Dress-Up for Dollars
Rob Walker
New York Times
February 17, 2008
“This is a game that
girls have played for centuries: it’s about standing in
front of the mirror and dreaming about being a princess,
a rock star or the cool girl next door.” Mattias Miksche
is on the phone from Sweden, making a fair point. But
like a lot of things that have been done for centuries,
identity play is a little different now, and Miksche’s
company, Stardoll, is a good example of a 21st-century
version.
The Stockholm company’s product is, for instance,
digital and transnational. Its variations on paper dolls
and dress-up games help attract 7.8 million unique
visitors a month to a Web site that is published in 15
languages and combines elements of a social network and
a virtual world. The majority of visitors are girls —
average age 13.8 — who spend between two and two and a
half hours a month there. Another contemporary
difference is that Stardoll is backed by venture capital
and is battling a range of competitors all seeking to
capture, and monetize, the attention of young fans.
These range from Cartoon Doll Emporium to Club Penguin,
Webkinz to Habbo.
At Stardoll.com, you will find a long list of celebrity
names: Brad Pitt, Heidi Klum, Amy Winehouse, Paris
Hilton’s dog. Click on a name to get a digital
paper-doll version; nearby is a rack of outfits you can
click and drag to dress the celebrity as you please.
Younger users (up to age 12 or so) generally stick to
this solitary pastime, possibly showing off their
dress-up results to a sibling, or to Mom. But you also
find many appeals to get more involved: join the
millions who have registered and signed up for a free
account, and you can create a MeDoll — a digital paper
doll rendering of yourself, or of whatever self you’re
interested in expressing. Chat with new online friends,
join or form a club (there are more than 360,000) and
expand your audience from Mom to users in Tennessee,
Britain and Israel. It’s the 13-and-over part of the
audience that generally takes the plunge.

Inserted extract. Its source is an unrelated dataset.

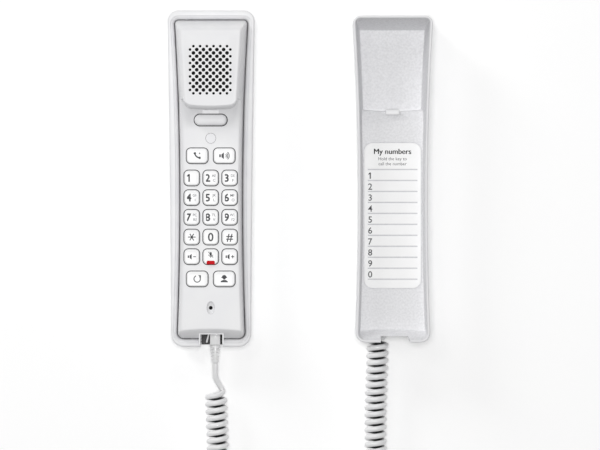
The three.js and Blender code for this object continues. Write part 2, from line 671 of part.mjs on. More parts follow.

The registration step gets you, free, 25 Stardollars to
spend in the virtual “starplaza” mall. Recently, choices
there have included a number of nonvirtual fashion
brands like DKNY and Sephora (both owned by luxury
conglomerate LVMH Moët Hennessy Louis Vuitton) and
various celebrity spinoff lines like Stuff by Hillary
Duff. “The millions of members of the Stardoll community
are a group of great relevance to the future of our
brands,” a top executive at LVMH has explained. “And it
is exciting to be able to interact with them in their
space.” Earn more Stardollars by winning a Covergirl of
the Day contest or by recruiting friends to Stardoll. Or
just buy more Stardollars with some real-life currency;
credit cards accepted. Some things — a Heidi Klum-branded
clover chain necklace, for instance — are available only
if you become a Superstar. This entails a fee: about $6
a month, or $60 a year.
Miksche, the company’s C.E.O., will not say how many
Stardoll users have gone the paid route. On the question
of the financial arrangements that brought DKNY or Heidi
Klum into Stardoll, he is evasive. But he has an answer
to anyone made uncomfortable by commercialization in
this girls’ world. “We have a list of 1,200 brands our
users have asked us for,” he says, from aspirational
names like Dior to quotidian ones like the Gap to “the
most obscure Ukrainian jeans brand.” He adds, “They
really, really want brands.” In other words, it’s not as
if girls are being introduced to branding by the virtual
world of Stardoll; they’re already up on it by way of
experience in a different world, called earth. After
all, one marketing association released a study last
year claiming that teenagers talk about brands 145 times
a week.
Recently, Stardoll did a study of its own, polling
United States users about their brand preferences.
Apparently they saw real-world brands on the same plane
as the half-dozen or so invented brands that exist only
within the site. (Some respondents even made the —
clearly impossible — claim that they wear the strictly
digital Goth-style brand Fallen Angel to school.) So
it’s no surprise when Miksche mentions that what many
users want, and what Stardoll will soon provide, is the
ability to design their own digital apparel — and, if
they like, sell it. Maybe what makes the Stardoll
version of identity play different isn’t the role of
specific brands. Maybe what today’s girls have really
absorbed is the general idea of branding. And they know
what they want from it: a piece of the action.